Music aside, it’s interesting to contrast all the different feelings players associate with being “ready.” Sometimes it’s an energy potion, with the word “extreme” somehow incorporated into the label. I’ve seen (and love) aromatherapy oils on the bill of the cap. I’d say 75 percent of players square themselves with a pregame shower. When I played in Mexico, the cigarette and beer were the leading tonics.

In the way of “pump up” music, I used Talib Kweli and the Walkmen, but quickly learned it wasn’t advantageous to feel like I wanted to jump or scream about ex-girlfriends.

The California league can be maddening no matter how it’s going for you. The desert has a very confusing energy for an outdoor summer performer, and my music selections were marked by their effect on me. You might just say I was going crazy. I was trying to forge a dialectic that was personal, even climactic — there was experimental electronica (Prefuse 73’s “With Dirt and Two Texts — Afternoon Version), which I used in the throes of heat exhaustion to feel less human, more machine-like at the plate. There were desolate rock ballads to put pitchers to sleep like Wings’ “Band on the Run.” It was a little too decadent, though I was just about the only one listening to really judge.

I continued this indulgence through AAA and began dismissing songs as if the gimmick lost its poignancy or when I suspected that the tunes were not raising my on-base percentage. The Smashing Pumpkins’ “Tonight, Tonight” went over great, but was dismissed before a string of day games. “Are You a Hypnotist,” by the Flaming Lips, was just too dramatic for baseball. I also couldn’t hit anything. Just like “Milestones” (Miles Davis), it was quickly nixed by my teammates.
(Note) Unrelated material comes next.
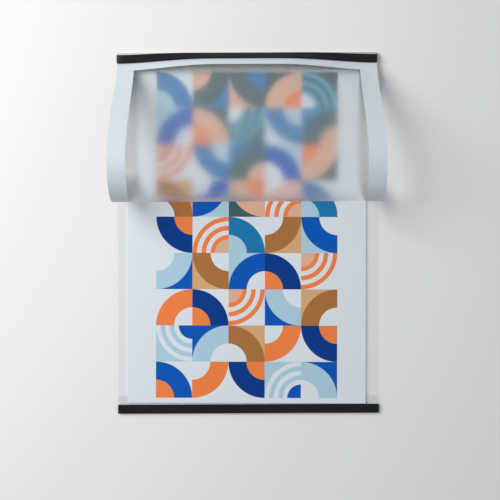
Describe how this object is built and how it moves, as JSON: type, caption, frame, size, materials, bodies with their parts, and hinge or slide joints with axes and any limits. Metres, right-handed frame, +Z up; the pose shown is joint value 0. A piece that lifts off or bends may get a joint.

I tried to use Curtis Mayfield’s “Move on Up” and Devotchka’s “We’re Leaving” to help get me out of Durham.

When a player uses the same song over a long period of time, the song disappears to the player (which is likely advantageous) and really becomes property of the fans. When Evan Longoria comes up in a big spot and the first few seconds of “Down and Out” by Tantric plays, it cues the crowd to follow in a chorus of excitement and irrational expectations that thrillingly thwart out the announcing of his name. As Evan came up to the plate with the bases loaded against the Red Sox on May 1, this all became so clear. While the staff and most of the players play it cool, you may catch any one of us on the bench rolling our neck into position to play air violin along with the riff.

The crowd wants a six-run homer. Evan hits a grand slam, “breaks the game,” the crowd goes wild and minutes later is similarly frenzied into the same expectations from Carlos Pena as soon as his song plays, which, after a moment like that, never sounded so good. He obliges and delivers a back-to-back homer to seal the victory.

When I got to the major leagues, I went Motown. My friend asked why, and I said it was a diplomatic selection, that Motown, like Chinese food, is one of the few things people of all sorts can agree upon. Ideally, I’d come out to solo Monk or trance-inducing traditional Indian music, but the more I get to be around here, the more I realize it’s all about the fans. This is a circus, and we are the clowns. Nobody boos after Stevie Wonder anyway. But in the event of my signing any sort of deal that includes one of those awkward press conferences, I’m going back to my roots, “The Price Is Right.”